Newton and the Mint Project

Having received funding from Winton Capital for three years, the project seeks to create a comprehensive online digital edition of the administrative papers of Sir Isaac Newton. This will form a separate part of the umbrella Newton Project. It will consist of an accurate, Open Access rendition of all (c. 2 million words) of Newton’s surviving Mint writings. These include:

  • his records of information relating to counterfeiters
  • his assessment of the proper relative value of gold and silver
  • his designs for coins and medals
  • his own analysis of the fineness of gold and silver
  • his day-to-day management of the various activities at the Mint

Through the study of Newton’s career at the Mint, we will shed a light on the workings of the Mint during his tenure (1696-1727). But we are also extending the analysis to cover a period from the early 1670s to the middle of the 1760s.

The resource will have general introductions and will contain a series of contextual notes and commentaries, along with detailed financial information from both printed books and unexamined documents at The National Archives.

We will also use digital tools for accessing and analysing the data relating to Newton’s financial work and his prosecution of counterfeiters.

Elements of the Project

The project is structured around six elements

Transcription of all of the depositions and statements that Newton drew up over more than a decade of hunting, turning and prosecuting counterfeiters. Using the information in these depositions alongside digital technology we aim to create different routes for people to explore how Newton built up his web of informers and made use of it to exercise surveillance over suspects. One of these routes will be the use of GIS tools to plot the locations of informers and counterfeiters on a digital version of Rocque’s 1746 map of London.

Examination of the general organisational and managerial activities in which Newton was engaged. He spent much of his first months at the Mint studying its history and its workings, and invested a great deal of time analysing the skills and working practices of the men who actually produced the coins. According to contemporaries, Newton was paramount in re-organising the Mint operations, improving its efficiency so that it could deliver the immense gains in productivity that were witnessed in the later 1690s. The fruits of his labours were the reorganisation of the core business of the Mint during the Great Recoinage of 1696-9, the amalgamation of the English and Scottish Mints in preparation for the Act of Union in 1707, and the management of the Mint’s operations during the major political upheavals of 1709-10 and 1713-15.

Analysis of the work that Newton did on the basis of his extensive knowledge of chemistry in order to ensure that the silver and gold produced under his care in the Tower of London was of the correct quality. Every few years there was a ‘trial of the pyx’, a semi-public test of gold coins that compared a randomly selected sample of coins produced by the Mint workers with a ‘test’ coin.

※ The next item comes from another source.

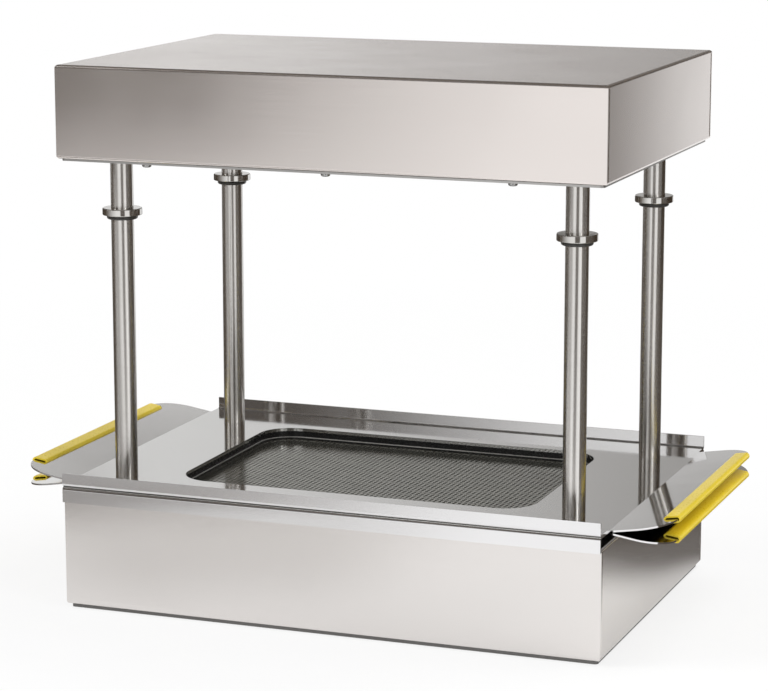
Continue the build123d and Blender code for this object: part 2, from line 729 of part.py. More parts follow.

We will also look at Newton’s suggestions for the improvement of the ultra-secret minting technology at the Tower of London.

Examination of the underlying assumptions behind Newton’s economic theory, including the question of how much his mathematical expertise was involved in his work, and we will assess how his economic, political and even religious views affected the recommendations he made regarding the relative value of silver and gold, and the degree of silver content within silver coins. Newton was a senior government bureaucrat during some of the most significant and turbulent decades in the history of England and Britain, and his papers also shed light on the workings of government during this key period. We will put Newton’s work in its contexts by making available a number of contemporary writings by political and economic contemporaries, most notably those of Dudley North, William Lowndes, Bernard de Mandeville, and John Locke. In an era when Joint-stock companies were created and new forms of assessing the risks and benefits of financial trading were devised, we will also analyse and transcribe much of the content of the contemporary records of stock and bullion prices that are contained in printed records and in over 200 volumes of economic data from the period at the National Archives

Use the papers to focus on the functions of the Mint in the English and British economies during Newton’s tenure, and particularly on its key role in what was already a global financial world. We will explore the many contexts of production of silver and gold in this period, notably in what is now Peru and what until recently was the Gold Coast in Africa. We will also examine the ultimate fate of the silver and gold bullion that passed through Newton’s hands, most of which went via goldsmithing and East India Company channels to India and China. Although the focus of the work will be on the years 1690-1727, we seek to go beyond the termini of Newton’s presence at the institution to cover the situation at the Mint from the great Stop of the Exchequer in 1672 to the financial crisis that led the Seven Years’ War in 1756.